▸ **TASK**: Copy out each line of the listing that has the word "bodies" in it.

▸ **DATASET EXTRACT**:
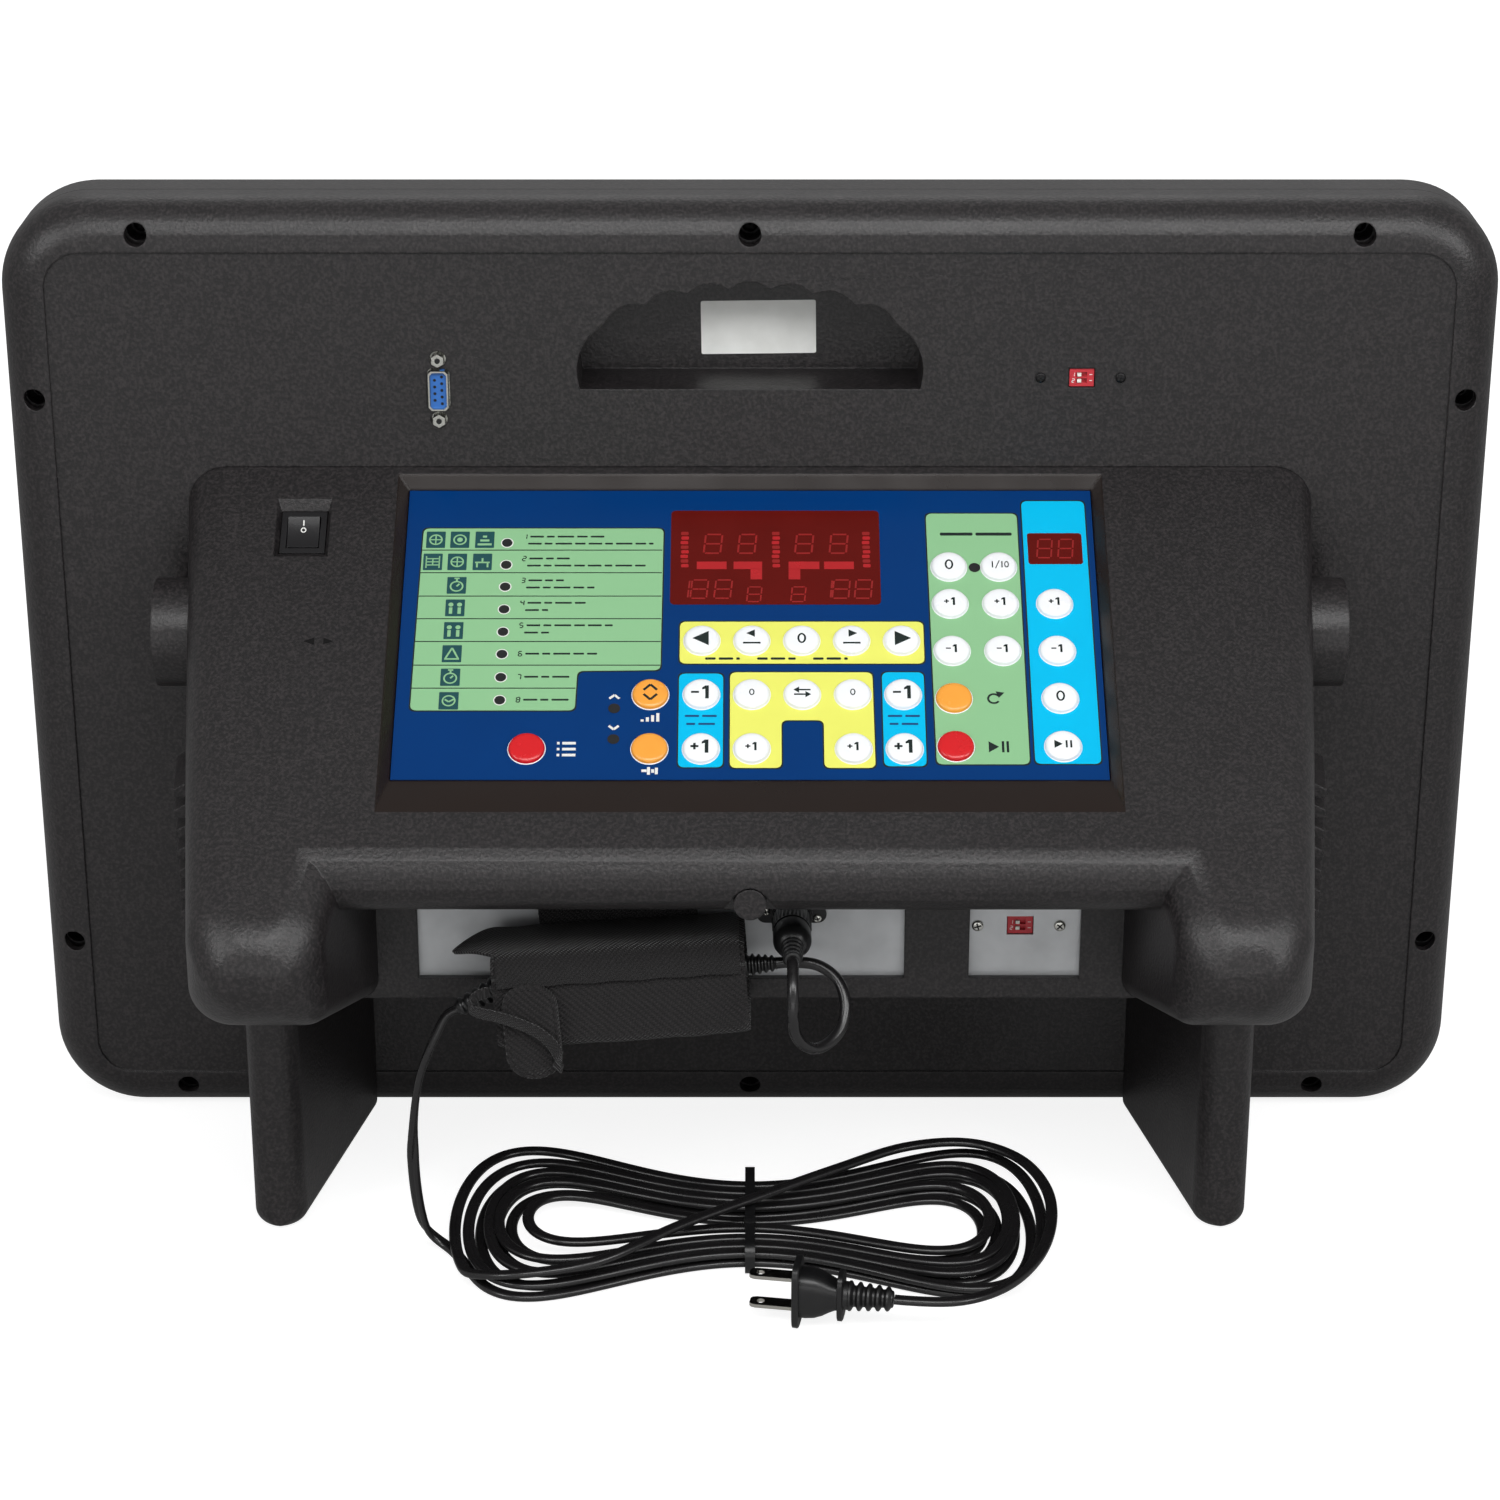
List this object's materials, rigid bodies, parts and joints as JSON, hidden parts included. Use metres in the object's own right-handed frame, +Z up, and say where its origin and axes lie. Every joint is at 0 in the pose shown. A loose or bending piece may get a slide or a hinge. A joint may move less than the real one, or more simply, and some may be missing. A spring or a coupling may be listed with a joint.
{
  "type": "electronic scoreboard",
  "caption": "Tabletop electronic scoreboard seen from its operator side: display case with hand grip, sloping keypad console on two fins, service ports, pouched adapter and wound mains cord.",
  "frame": {"origin": "centre of the footprint at the surface the case stands on, cords left out", "axes": "+Y towards the side that shows the score, +X to the operator's right, +Z up"},
  "size_m": [0.598, 0.2435, 0.4],
  "materials": {
    "housing": "fine texture",
    "lens": "smoked gloss",
    "circuit_board": "solder mask",
    "overlay": "satin printed film",
    "key_white": "satin",
    "key_orange": "satin",
    "key_red": "satin",
    "switch": "satin",
    "plate": "zinc plated, dull",
    "port_metal": "nickel plated",
    "dip_body": "moulded",
    "lever": "moulded",
    "cord": "satin vinyl",
    "adapter": "fine texture",
    "webbing": "woven nylon",
    "horn": "moulded"
  },
  "bodies": {
    "base": {"front_bezel": "housing", "display_lens": "lens", "display_board": "circuit_board", "rear_cover": "housing", "console_shell": "housing", "leg_left": "housing", "leg_right": "housing", "horn_speaker": "horn", "keypad_panel": "overlay", "keypad_board": "circuit_board", "rocker_frame": "switch", "socket_plate": "plate", "dip_plate": "plate", "upper_dip_body": "dip_body", "lower_dip_body": "dip_body", "data_port": "port_metal", "power_socket": "port_metal", "dc_plug": "cord", "power_adapter": "adapter", "adapter_pouch": "webbing", "dc_lead": "cord", "mains_lead": "cord", "mains_hank": "cord", "hank_tie": "cord", "mains_tail": "cord", "mains_plug": "cord"},
    "set_key_1": {"set_key_1": "key_white"},
    "set_key_2": {"set_key_2": "key_white"},
    "set_key_3": {"set_key_3": "key_white"},
    "set_key_4": {"set_key_4": "key_white"},
    "set_key_5": {"set_key_5": "key_white"},
    "guest_minus_key": {"guest_minus_key": "key_white"},
    "score_clear_key": {"score_clear_key": "key_white"},
    "side_key": {"side_key": "key_white"},
    "foul_clear_key": {"foul_clear_key": "key_white"},
    "home_minus_key": {"home_minus_key": "key_white"},
    "guest_plus_key": {"guest_plus_key": "key_white"},
    "guest_foul_key": {"guest_foul_key": "key_white"},
    "home_foul_key": {"home_foul_key": "key_white"},
    "home_plus_key": {"home_plus_key": "key_white"},
    "clock_clear_key": {"clock_clear_key": "key_white"},
    "clock_tenth_key": {"clock_tenth_key": "key_white"},
    "minute_plus_key": {"minute_plus_key": "key_white"},
    "second_plus_key": {"second_plus_key": "key_white"},
    "minute_minus_key": {"minute_minus_key": "key_white"},
    "second_minus_key": {"second_minus_key": "key_white"},
    "clock_reset_key": {"clock_reset_key": "key_orange"},
    "clock_start_key": {"clock_start_key": "key_red"},
    "shot_plus_key": {"shot_plus_key": "key_white"},
    "shot_minus_key": {"shot_minus_key": "key_white"},
    "shot_reset_key": {"shot_reset_key": "key_white"},
    "shot_start_key": {"shot_start_key": "key_white"},
    "volume_key": {"volume_key": "key_orange"},
    "horn_key": {"horn_key": "key_orange"},
    "mode_key": {"mode_key": "key_red"},
    "rocker": {"rocker_key": "switch"},
    "upper_dip_lever_1": {"upper_dip_lever_1": "lever"},
    "upper_dip_lever_2": {"upper_dip_lever_2": "lever"},
    "lower_dip_lever_1": {"lower_dip_lever_1": "lever"},
    "lower_dip_lever_2": {"lower_dip_lever_2": "lever"}
  },
  "joints": [
    {"name": "set_key_1_press", "type": "slide", "parent": "base", "child": "set_key_1", "axis": [0, 0.5255, -0.8508], "range_m": [0, 0.0006], "stiffness_N_per_m": 900, "springref_m": -0.0004},
    {"name": "set_key_2_press", "type": "slide", "parent": "base", "child": "set_key_2", "axis": [0, 0.5255, -0.8508], "range_m": [0, 0.0006], "stiffness_N_per_m": 900, "springref_m": -0.0004},
    {"name": "set_key_3_press", "type": "slide", "parent": "base", "child": "set_key_3", "axis": [0, 0.5255, -0.8508], "range_m": [0, 0.0006], "stiffness_N_per_m": 900, "springref_m": -0.0004},
    {"name": "set_key_4_press", "type": "slide", "parent": "base", "child": "set_key_4", "axis": [0, 0.5255, -0.8508], "range_m": [0, 0.0006], "stiffness_N_per_m": 900, "springref_m": -0.0004},
    {"name": "set_key_5_press", "type": "slide", "parent": "base", "child": "set_key_5", "axis": [0, 0.5255, -0.8508], "range_m": [0, 0.0006], "stiffness_N_per_m": 900, "springref_m": -0.0004},
    {"name": "guest_minus_press", "type": "slide", "parent": "base", "child": "guest_minus_key", "axis": [0, 0.5255, -0.8508], "range_m": [0, 0.0006], "stiffness_N_per_m": 900, "springref_m": -0.0004},
    {"name": "score_clear_press", "type": "slide", "parent": "base", "child": "score_clear_key", "axis": [0, 0.5255, -0.8508], "range_m": [0, 0.0006], "stiffness_N_per_m": 900, "springref_m": -0.0004},
    {"name": "side_press", "type": "slide", "parent": "base", "child": "side_key", "axis": [0, 0.5255, -0.8508], "range_m": [0, 0.0006], "stiffness_N_per_m": 900, "springref_m": -0.0004},
    {"name": "foul_clear_press", "type": "slide", "parent": "base", "child": "foul_clear_key", "axis": [0, 0.5255, -0.8508], "range_m": [0, 0.0006], "stiffness_N_per_m": 900, "springref_m": -0.0004},
    {"name": "home_minus_press", "type": "slide", "parent": "base", "child": "home_minus_key", "axis": [0, 0.5255, -0.8508], "range_m": [0, 0.0006], "stiffness_N_per_m": 900, "springref_m": -0.0004},
    {"name": "guest_plus_press", "type": "slide", "parent": "base", "child": "guest_plus_key", "axis": [0, 0.5255, -0.8508], "range_m": [0, 0.0006], "stiffness_N_per_m": 900, "springref_m": -0.0004},
    {"name": "guest_foul_press", "type": "slide", "parent": "base", "child": "guest_foul_key", "axis": [0, 0.5255, -0.8508], "range_m": [0, 0.0006], "stiffness_N_per_m": 900, "springref_m": -0.0004},
    {"name": "home_foul_press", "type": "slide", "parent": "base", "child": "home_foul_key", "axis": [0, 0.5255, -0.8508], "range_m": [0, 0.0006], "stiffness_N_per_m": 900, "springref_m": -0.0004},
    {"name": "home_plus_press", "type": "slide", "parent": "base", "child": "home_plus_key", "axis": [0, 0.5255, -0.8508], "range_m": [0, 0.0006], "stiffness_N_per_m": 900, "springref_m": -0.0004},
    {"name": "clock_clear_press", "type": "slide", "parent": "base", "child": "clock_clear_key", "axis": [0, 0.5255, -0.8508], "range_m": [0, 0.0006], "stiffness_N_per_m": 900, "springref_m": -0.0004},
    {"name": "clock_tenth_press", "type": "slide", "parent": "base", "child": "clock_tenth_key", "axis": [0, 0.5255, -0.8508], "range_m": [0, 0.0006], "stiffness_N_per_m": 900, "springref_m": -0.0004},
    {"name": "minute_plus_press", "type": "slide", "parent": "base", "child": "minute_plus_key", "axis": [0, 0.5255, -0.8508], "range_m": [0, 0.0006], "stiffness_N_per_m": 900, "springref_m": -0.0004},
    {"name": "second_plus_press", "type": "slide", "parent": "base", "child": "second_plus_key", "axis": [0, 0.5255, -0.8508], "range_m": [0, 0.0006], "stiffness_N_per_m": 900, "springref_m": -0.0004},
    {"name": "minute_minus_press", "type": "slide", "parent": "base", "child": "minute_minus_key", "axis": [0, 0.5255, -0.8508], "range_m": [0, 0.0006], "stiffness_N_per_m": 900, "springref_m": -0.0004},
    {"name": "second_minus_press", "type": "slide", "parent": "base", "child": "second_minus_key", "axis": [0, 0.5255, -0.8508], "range_m": [0, 0.0006], "stiffness_N_per_m": 900, "springref_m": -0.0004},
    {"name": "clock_reset_press", "type": "slide", "parent": "base", "child": "clock_reset_key", "axis": [0, 0.5255, -0.8508], "range_m": [0, 0.0006], "stiffness_N_per_m": 900, "springref_m": -0.0004},
    {"name": "clock_start_press", "type": "slide", "parent": "base", "child": "clock_start_key", "axis": [0, 0.5255, -0.8508], "range_m": [0, 0.0006], "stiffness_N_per_m": 900, "springref_m": -0.0004},
    {"name": "shot_plus_press", "type": "slide", "parent": "base", "child": "shot_plus_key", "axis": [0, 0.5255, -0.8508], "range_m": [0, 0.0006], "stiffness_N_per_m": 900, "springref_m": -0.0004},
    {"name": "shot_minus_press", "type": "slide", "parent": "base", "child": "shot_minus_key", "axis": [0, 0.5255, -0.8508], "range_m": [0, 0.0006], "stiffness_N_per_m": 900, "springref_m": -0.0004},
    {"name": "shot_reset_press", "type": "slide", "parent": "base", "child": "shot_reset_key", "axis": [0, 0.5255, -0.8508], "range_m": [0, 0.0006], "stiffness_N_per_m": 900, "springref_m": -0.0004},
    {"name": "shot_start_press", "type": "slide", "parent": "base", "child": "shot_start_key", "axis": [0, 0.5255, -0.8508], "range_m": [0, 0.0006], "stiffness_N_per_m": 900, "springref_m": -0.0004},
    {"name": "volume_press", "type": "slide", "parent": "base", "child": "volume_key", "axis": [0, 0.5255, -0.8508], "range_m": [0, 0.0006], "stiffness_N_per_m": 900, "springref_m": -0.0004},
    {"name": "horn_press", "type": "slide", "parent": "base", "child": "horn_key", "axis": [0, 0.5255, -0.8508], "range_m": [0, 0.0006], "stiffness_N_per_m": 900, "springref_m": -0.0004},
    {"name": "mode_press", "type": "slide", "parent": "base", "child": "mode_key", "axis": [0, 0.5255, -0.8508], "range_m": [0, 0.0006], "stiffness_N_per_m": 900, "springref_m": -0.0004},
    {"name": "rocker_swing", "type": "hinge", "parent": "base", "child": "rocker", "pos_m": [-0.178, 0.05074, 0.27174], "axis": [1, 0, 0], "range_deg": [-18, 0]},
    {"name": "upper_dip_shift_1", "type": "slide", "parent": "base", "child": "upper_dip_lever_1", "axis": [1, 0, 0], "range_m": [0, 0.002]},
    {"name": "upper_dip_shift_2", "type": "slide", "parent": "base", "child": "upper_dip_lever_2", "axis": [1, 0, 0], "range_m": [0, 0.002]},
    {"name": "lower_dip_shift_1", "type": "slide", "parent": "base", "child": "lower_dip_lever_1", "axis": [1, 0, 0], "range_m": [0, 0.002]},
    {"name": "lower_dip_shift_2", "type": "slide", "parent": "base", "child": "lower_dip_lever_2", "axis": [1, 0, 0], "range_m": [0, 0.002]}
  ]
}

▸ **RESULT OF THIS TASK**:
List this object's materials, rigid bodies, parts and joints as JSON, hidden parts included. Use metres in the object's own right-handed frame, +Z up, and say where its origin and axes lie. Every joint is at 0 in the pose shown. A loose or bending piece may get a slide or a hinge. A joint may move less than the real one, or more simply, and some may be missing. A spring or a coupling may be listed with a joint.
  "bodies": {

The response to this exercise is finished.